Zersetzungsproducte des Zuckers etc. Stickstoffhaltige organische Substanz
(von 1,656 Stickstoffgehalt für 100 Theile lufttrockne Melasse)
42,63
—
Mineralische Substanz incl. Ammoniak
8,77
—
Wasser
14,00
—
–––––––––––––––
100,00
Proc.
In dem zugleich mit Melasse verfutterten lufttrockenen Heu waren im Mittel 13,9 Proc.

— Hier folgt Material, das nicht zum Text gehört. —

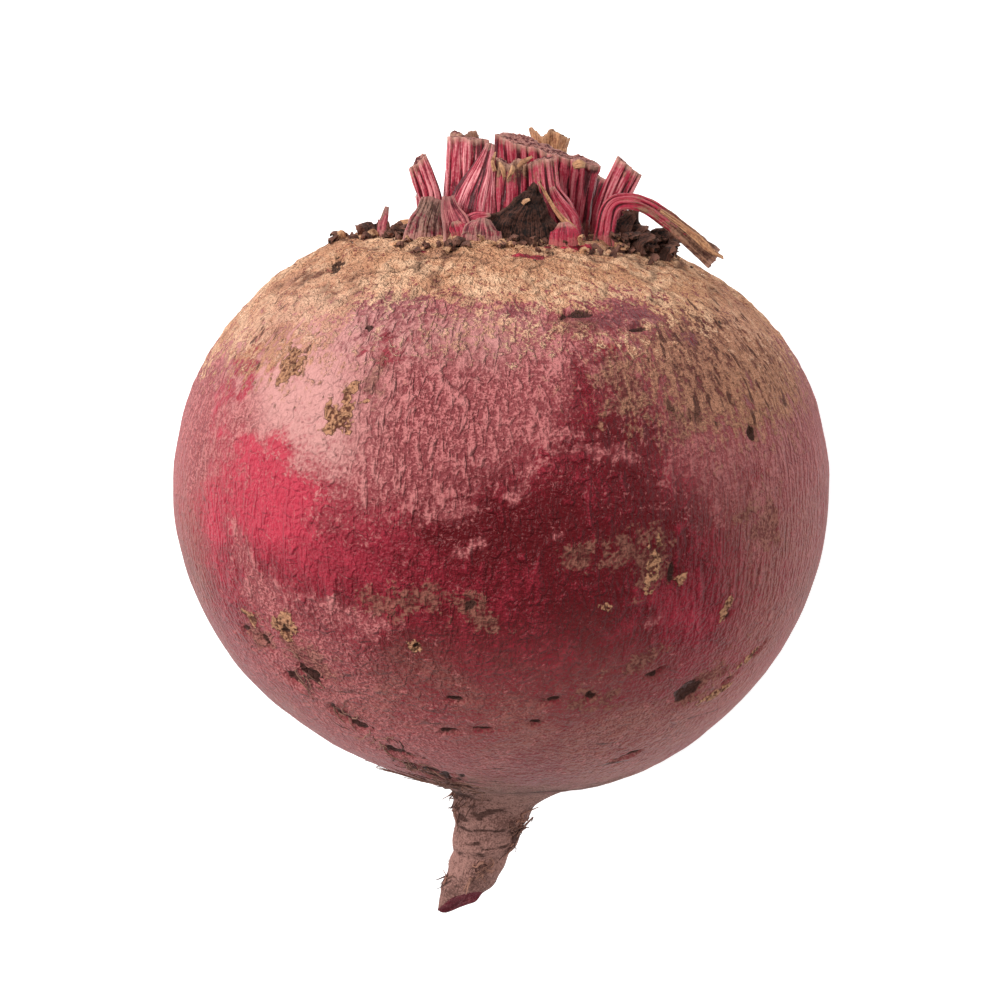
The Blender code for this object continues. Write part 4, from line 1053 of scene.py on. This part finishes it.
class Tree:
    """Adds nodes to one node tree, with a signal or a plain value for any input.

    laid is the colour that the layers laid so far have come to.
    """

    def __init__(self, tree: bpy.types.NodeTree) -> None:
        """Keeps the tree that the nodes go into."""
        self.tree, self.laid = tree, (0.0, 0.0, 0.0)

    def feed(self, socket: bpy.types.NodeSocket, value: Input) -> None:
        """Links a signal into the input, or sets its plain value."""
        if isinstance(value, Signal):
            self.tree.links.new(value.socket, socket)
        elif isinstance(value, tuple) and socket.type == "RGBA":
            socket.default_value = (*value, 1.0)
        else:
            socket.default_value = value

    def node(self, kind: str, inputs: dict, output: int | str = 0, **settings: object) -> Signal:
        """An output of a new node of a kind, with its settings and inputs."""
        made = self.tree.nodes.new(kind)
        for key, value in settings.items():
            setattr(made, key, value)
        for key, value in inputs.items():
            self.feed(made.inputs[key], value)
        return Signal(self, made.outputs[output])

    def math(self, operation: str, first: Input, second: Input = 0.0, clamp: bool = False) -> Signal:
        """One step of arithmetic."""
        return self.node("ShaderNodeMath", {0: first, 1: second}, operation=operation, use_clamp=clamp)

    def held(self, value: Input) -> Signal:
        """A value held between 0 and 1."""
        return self.math("MULTIPLY", value, 1.0, clamp=True)

    def most(self, *terms: Input) -> Input:
        """The largest of the terms."""
        found = terms[0]
        for term in terms[1:]:
            found = self.math("MAXIMUM", found, term)
        return found

    def colour(self, factor: Input, first: Input, second: Input) -> Signal:
        """The second colour laid over the first by a factor."""
        return self.node("ShaderNodeMix", {0: factor, 6: first, 7: second}, 2, data_type="RGBA")

    def lay(self, cover: Input, colour: Input) -> None:
        """Lays a colour over those already laid."""
        self.laid = self.colour(cover, self.laid, colour)

    def number(self, factor: Input, first: Input, second: Input) -> Signal:
        """The second number laid over the first by a factor."""
        return self.node("ShaderNodeMix", {0: factor, 2: first, 3: second}, data_type="FLOAT")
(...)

Wasser und 6,02 Proc. mineralische Substanzen (nach Abzug von 0,48 Kohlensäure der
Asche) enthalten. Die Verbrennung mit Natronkalk ergab einen Stickstoffgehalt im
lufttrockenen Heu von 1,25 Proc. Bei fast demselben Wassergehalt enthält die Melasse
eine größere Menge stickstoffhaltiger Substanz, eine größere Menge sämmtlich in
Wasser löslicher Salze und Zucker in erheblicher Menge, sämmtliche Substanzen aber in einer leicht assimilirbaren Form. Aus dem
Stickstoffgehalt allein verglichen mit dem des Heues würde sich kein Futterwerth
berechnen lassen, welcher mit dem wirklichen Effect übereinstimmt, die leichtere
Verdaulichkeit der in der Melasse enthaltenen Substanzen gibt unter den angeführten
Verhältnissen diesem Futtermittel jedenfalls einen relativ höheren Werth.
Proskau, im Januar 1851.
Anmerkung. Der bedeutende Rohrzuckergehalt zeigt sich als
solcher ebenfalls, wenn die Melasse mit heißem starkem Alkohol behandelt wird. Nach
Verdunsten der alkoholischen Auflösung bleibt ein süß-salzig schmeckender
alkalischer Rückstand, welcher Zucker, Chlor, Alkalien und Kalk enthält, und durch
diese Salze an der deutlichen Krystallisation gehindert ist. Der gelblich gefärbte
Rückstand in Wasser gelöst, dreht die Polarisationsebene rechts. Die Auflösung zeigt
gegen Kalk, sowie Bleisalze das Verhalten der Rohrzuckerlösungen. Die Melasse selbst
mit überschüssigem Kalk geschüttelt, gibt nach Filtration und Erhitzen der Lösung
die Ausscheidung von Zuckerkalk. Eine Auflösung der Melasse mit neutralem
essigsaurem Bleioxyd versetzt, gibt einen starken dunkelfarbigen Niederschlag,
welcher die organischen Säuren enthält, an welche die große Menge des Kali's der
Asche wohl gebunden ist, auch Apoglucinsäure, welche einen großen Antheil an der
dunklen Färbung der Masse hat. Näheres hierüber behalte ich mir vor später
mitzutheilen. Basisch essigsaures Bleioxyd fällt den Zucker.